Dreyfus comprit alors que l’ordre venait de Paris, dicté par la haine, représaille contre l’innocent qui refuse de s’incliner devant l’iniquité, s’obstine à demander la vérité. « Bien que son cerveau fût tellement broyé qu’il pouvait à peine rassembler ses idées », il rédigea une suprême protestation, un dernier appel à l’Histoire qui «, elle, ne connaît pas de secrets[2] ».

Le lendemain « ne pouvant prévoir jusqu’où iraient ses forces, quel jour son cerveau éclaterait sous le poids de tant de tortures, » il arrêta son journal, le terminant par cette supplique au Président de la République, « au cas où il succomberait avant d’avoir vu la fin du drame » :

Monsieur le Président de la République,

Je me permets de vous demander que ce journal, écrit au jour le jour, soit remis à ma femme.

On y trouvera peut-être, Monsieur le Président, des cris de colère, d’épouvante contre la condamnation la plus effroyable qui ait jamais frappé un être humain, et un être humain qui n’a jamais forfait à l’honneur.

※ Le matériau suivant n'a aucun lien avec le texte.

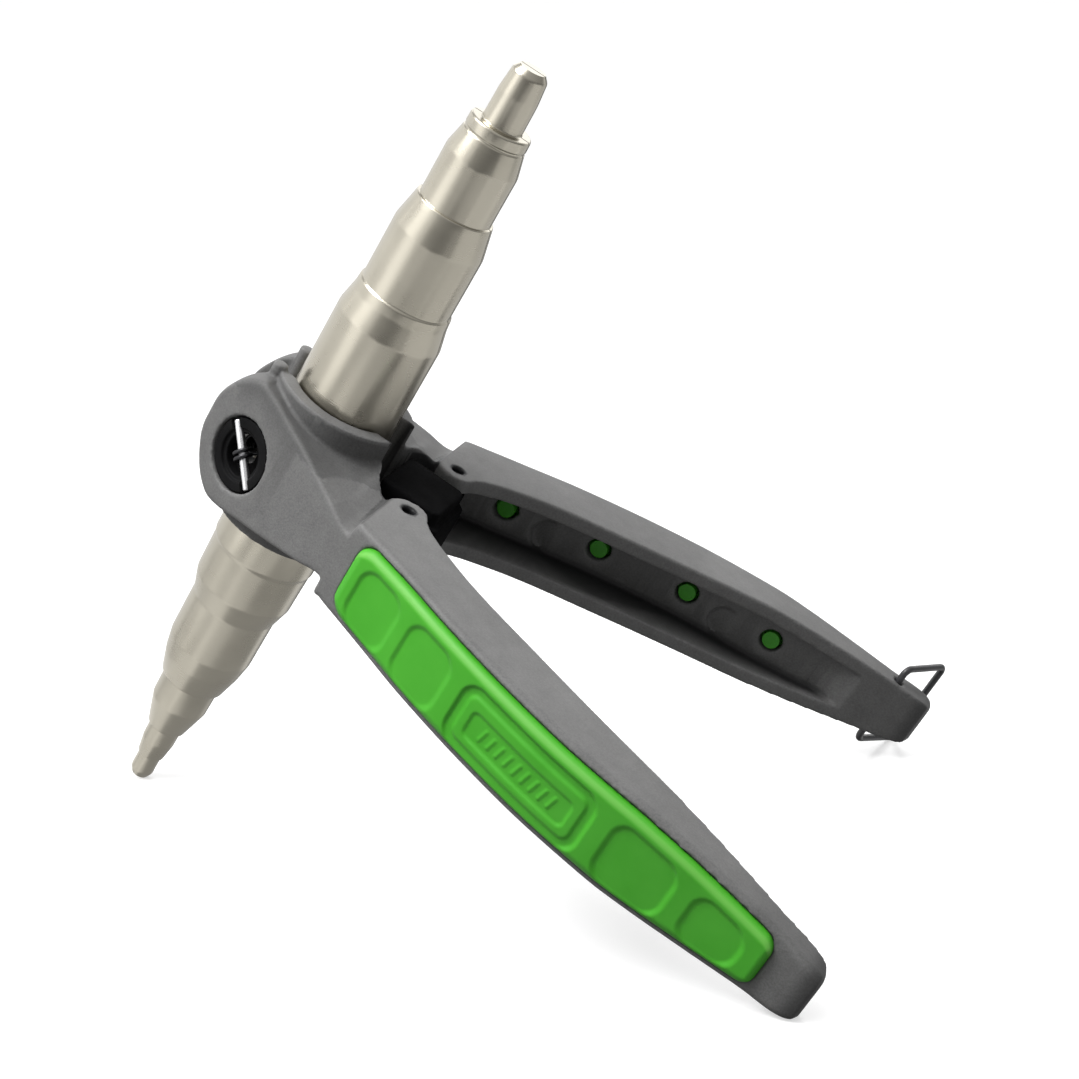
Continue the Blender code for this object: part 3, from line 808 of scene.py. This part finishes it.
# ---------------------------------------------------------------- fulcrum, hinges, bail
def fulcrum():
    px, py = PIVOT
    turn = [math.pi * k / 20 for k in range(21)]
    outline = [(px + EAR_R * math.cos(math.pi + a), -py + EAR_R * math.sin(math.pi + a)) for a in turn]
    outline += [(25.6, -9.0), (27.2, -7.2), (27.2, 7.2), (25.6, 9.0)]
    outline += [(px + EAR_R * math.cos(a), py + EAR_R * math.sin(a)) for a in turn]
    outline += [(16.2, 8.4), (13.9, 7.2), (13.9, -7.2), (16.2, -8.4)]
    block = loft("fulcrum_block", [[(x, y, z) for x, y in outline] for z in (-BLOCK_HALF, BLOCK_HALF)])
    core = [(13.9, -7.2), (25.0, -7.2), (26.0, -6.2), (26.0, 6.2), (25.0, 7.2), (13.9, 7.2)]
    cut(block, loft("core", [[(x, y, z) for x, y in core] for z in (-8.0, 8.0)]), "UNION")
    for sign in (-1, 1):
        cut(block, cylinder("bush_seat", BUSH_R + GAP, (px, sign * py, -9), (px, sign * py, 9), 48))
    return bevelled(block, 0.5, 3, 35.0)


def bush(sign):
    px, py = PIVOT
    ring = cylinder("bush", BUSH_R, (px, sign * py, -BUSH_HALF), (px, sign * py, BUSH_HALF), 48)
    cut(ring, cylinder("bore", PIN_R + 0.2, (px, sign * py, -9), (px, sign * py, 9), 40))
    return bevelled(ring, 0.15, 2, 35.0)


def hinge_pin(sign):
    px, py = PIVOT
    pin = cylinder("hinge", PIN_R, (px, sign * py, -PIN_HALF), (px, sign * py, PIN_HALF), 48)
    cut(pin, cylinder("bore", PIN_BORE, (px, sign * py, -9.0), (px, sign * py, 9.0), 40))
    return bevelled(pin, 0.12, 3, 35.0)


def round_path(corners, radius, steps=10):
    path = [Vector(corners[0])]
    for before, corner, after in zip(corners[:-2], corners[1:-1], corners[2:]):
        corner = Vector(corner)
        a = (Vector(before) - corner).normalized()
        b = (Vector(after) - corner).normalized()
        half = a.angle(b) / 2
        reach = radius / math.tan(half)
        centre = corner + (a + b).normalized() * (radius / math.sin(half))
        start = corner + a * reach - centre
        end = corner + b * reach - centre
        swing = start.angle(end)
        for k in range(steps + 1):
            t = k / steps
            between = start * math.sin((1 - t) * swing) + end * math.sin(t * swing)
            path.append(centre + between / math.sin(swing))
    path.append(Vector(corners[-1]))
    return path


def bail():
    x, y = BAIL
    far = (x + BAIL_LEG[0], y + BAIL_LEG[1])
    corners = [(x, y, 2.4), (x, y, 9.2), (*far, 9.6), (*far, -9.6), (x, y, -9.2), (x, y, -2.4)]
    return wire("bail", round_path(corners, 1.5), BAIL_WIRE, 5)


# ---------------------------------------------------------------- build
for side, body, flip in (("front", "front_half", False), ("rear", "rear_half", True)):
    piece = place(half_body(flip), side + "_casting", CAST, body, (side + "_body",), flip,
                  60.0)
    # painted shade in the channel, by the collar, at the ear step and round the pivot hole
    mark_painted_shade(piece)
    piece = place(mandrel_half(), side + "_mandrel_half", NICKEL, body, (side + "_mandrel",),
                  flip, 25.0)
    mark_axial(piece)
    piece = place(grip(), side + "_grip_pad", GREEN, body, (side + "_grip",), flip, 40.0)
    # painted highlight along the pad's upper border
    mark_painted_highlight(piece)
    place(cup(), side + "_cup", BLACK, body, (side + "_spring_cup",), flip)
    place(cross_pin(), side + "_cup_pin", CROSS, body, (side + "_cross_pin",), flip)
    for label in ("upper", "lower"):
        frame["nodes"][f"{side}_{label}_screw"].data.materials.clear()
        frame["nodes"][f"{side}_{label}_screw"].data.materials.append(STEEL)

place(fulcrum(), "fulcrum", BLOCK, "fulcrum", ("fulcrum_block",))
for side, sign in (("front", -1), ("rear", 1)):
    place(bush(sign), side + "_bush", BRONZE, "fulcrum", (side + "_hinge_bush",))
    place(hinge_pin(sign), side + "_pivot_pin", HINGE_PAINTED_SHADE, "fulcrum", (side + "_hinge_pin",))
place(bail(), "bail_loop", WIRE, "bail", ("lock_bail",))

for side, path in zip(("front", "rear"), spring_path()):
    piece = place(wire(side + "_spring", path, SPRING_WIRE), side + "_spring", SPRING, None, ("return_spring",))
    sign = -1 if side == "front" else 1
    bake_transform(piece)

# ---------------------------------------------------------------- stage, light, camera
CAMERA_LENS = 74.041
CAMERA_EULER = (1.28531, -0.00089, 0.28707)
CAMERA_SPOT = (0.11627, -0.36748, 0.16763)
STAGE_HALF = 4.0
STUDIO_CENTRE = Vector((0.0, 0.0, 0.07))
CARD_DISTANCE = 1.2
GLOW_SIZE = (0.17, 0.16)
GLOW_LEVEL = 0.18
GLOW_SPOT = (-0.06, 0.0, -0.002)
SUN_LEVEL = 1.1
SUN_SPREAD = math.radians(50.0)
KEY_FROM = Vector((-0.22, -0.22, 0.95))
NEAR_KEY_SIZE = 0.3
NEAR_KEY_LEVEL = 2.65
NEAR_KEY_SPOT = Vector((-0.2, -0.16, 0.5))
NEAR_KEY_AIM = Vector((-0.01, 0.0, 0.06))

# the floor is a pale table that lights itself a little, so its shadows stay soft; it doesn't light the object
floor_mesh = bmesh.new()
bmesh.ops.create_grid(floor_mesh, x_segments=2, y_segments=2, size=STAGE_HALF)
floor = from_bm("stage_floor", floor_mesh)
pale = Paint("stage_white", (0.5, 0.5, 0.5), 0.3)
pale.set("Emission Color", (1.0, 1.0, 1.0, 1.0))
pale.set("Emission Strength", 0.57)
floor.data.materials.append(pale.mat)
floor.visible_diffuse = False
floor.visible_glossy = False
floor.visible_shadow = False

world = bpy.data.worlds.new("studio")
bpy.context.scene.world = world
world.use_nodes = True
nodes, links = world.node_tree.nodes, world.node_tree.links
rise = nodes.new("ShaderNodeSeparateXYZ")
links.new(nodes.new("ShaderNodeTexCoord").outputs["Generated"], rise.inputs[0])
spread = nodes.new("ShaderNodeMapRange")
links.new(rise.outputs["Z"], spread.inputs["Value"])
spread.inputs["From Min"].default_value = -1.0
sky = nodes.new("ShaderNodeValToRGB")
links.new(spread.outputs["Result"], sky.inputs["Fac"])
# level of the sky from straight down (0) to straight up (1)
SKY = ((0.0, 0.24), (0.42, 0.22), (0.5, 0.28), (0.62, 0.45), (1.0, 0.7))
while len(sky.color_ramp.elements) < len(SKY):
    sky.color_ramp.elements.new(0.5)
for element, (at, level) in zip(sky.color_ramp.elements, SKY):
    element.position = at
    element.color = (level, level, level, 1.0)
links.new(sky.outputs["Color"], nodes["Background"].inputs["Color"])


def heading(azimuth, elevation):
    """Direction from the object: azimuth 0 is the camera's side (-Y), positive to the right."""
    a, e = math.radians(azimuth), math.radians(elevation)
    return Vector((math.sin(a) * math.cos(e), -math.cos(a) * math.cos(e), math.sin(e)))


def card(name, azimuths, elevations, level, colour=(1.0, 1.0, 1.0)):
    """A soft panel seen in reflections only, given by the angles that it spans."""
    middle_az, middle_el = sum(azimuths) / 2, sum(elevations) / 2
    wide = 2 * CARD_DISTANCE * math.tan(math.radians(azimuths[1] - azimuths[0]) / 2) * math.cos(
        math.radians(middle_el))
    tall = 2 * CARD_DISTANCE * math.tan(math.radians(elevations[1] - elevations[0]) / 2)
    data = bpy.data.lights.new(name, "AREA")
    data.shape = "RECTANGLE"
    data.size, data.size_y = wide, tall
    data.energy = level * math.pi * wide * tall
    data.color = colour
    lamp = bpy.data.objects.new(name, data)
    bpy.context.scene.collection.objects.link(lamp)
    away = heading(middle_az, middle_el)
    lamp.location = STUDIO_CENTRE + away * CARD_DISTANCE
    lamp.rotation_euler = (-away).to_track_quat("-Z", "Y").to_euler()
    lamp.visible_camera = False
    lamp.visible_diffuse = False
    return lamp


card("panel_left", (-95.0, -16.0), (-4.0, 42.0), 0.7)
card("panel_strip", (-62.0, -34.0), (-8.0, 36.0), 0.95)
card("panel_left_low", (-96.0, -34.0), (-52.0, -4.0), 0.68)
card("panel_front_left", (-34.0, -4.0), (-30.0, -4.0), 0.55)
card("panel_left_back", (-150.0, -95.0), (-30.0, 40.0), 0.8)
card("panel_front_low", (-34.0, 48.0), (-52.0, -20.0), 0.46)
card("panel_right_low", (50.0, 122.0), (-56.0, -14.0), 0.68)
card("panel_right_back", (125.0, 175.0), (-50.0, 10.0), 0.55)
card("panel_under", (-40.0, 40.0), (-130.0, -50.0), 0.6)
card("panel_ledges", (145.0, 210.0), (10.0, 42.0), 1.6)

# the table's glow in the lower part of the mandrel, seen in reflections only
glow_data = bpy.data.lights.new("table_glow", "AREA")
glow_data.shape = "RECTANGLE"
glow_data.size, glow_data.size_y = GLOW_SIZE
glow_data.energy = GLOW_LEVEL * math.pi * GLOW_SIZE[0] * GLOW_SIZE[1]
glow = bpy.data.objects.new("table_glow", glow_data)
bpy.context.scene.collection.objects.link(glow)
glow.location = GLOW_SPOT
glow.rotation_euler = (math.pi, 0.0, 0.0)
glow.visible_camera = False
glow.visible_diffuse = False

sun_data = bpy.data.lights.new("key", "SUN")
sun_data.energy = SUN_LEVEL
sun_data.angle = SUN_SPREAD
sun = bpy.data.objects.new("key", sun_data)
bpy.context.scene.collection.objects.link(sun)
sun.rotation_euler = (-KEY_FROM).to_track_quat("-Z", "Y").to_euler()

lamp_data = bpy.data.lights.new("near_key", "AREA")
lamp_data.shape = "DISK"
lamp_data.size = NEAR_KEY_SIZE
lamp_data.energy = NEAR_KEY_LEVEL
near_key = bpy.data.objects.new("near_key", lamp_data)
bpy.context.scene.collection.objects.link(near_key)
near_key.location = NEAR_KEY_SPOT
near_key.rotation_euler = (NEAR_KEY_AIM - NEAR_KEY_SPOT).to_track_quat("-Z", "Y").to_euler()
near_key.visible_camera = False

camera = bpy.data.objects.new("camera", bpy.data.cameras.new("camera"))
bpy.context.scene.collection.objects.link(camera)
camera.data.lens = CAMERA_LENS
camera.data.sensor_width = 36.0
camera.data.clip_start = 0.01
camera.location = CAMERA_SPOT
camera.rotation_euler = CAMERA_EULER
bpy.context.scene.camera = camera
bpy.context.scene.view_settings.view_transform = "Standard"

Je ne me sens plus le courage de le relire, de refaire cet horrible voyage.
  1. Cinq années, 226, journal du 9 septembre 1896. — Lettre de Lebon au Journal des Débats : « Pour bien marquer le caractère essentiellement temporaire de cette mesure de rigueur qu’on eut soin, en l’exécutant, de représenter au déporté comme une mesure de sécurité et non de punition, je télégraphiai, le 19 septembre, pour rappeler que, aussitôt la palissade terminée, la double boucle devait être supprimée. » La double boucle en était-elle plus légère ? L’humanité de Lebon consiste à ne pas édicter une mesure perpétuelle.
  2. Cinq Années, 227, journal du 9 septembre.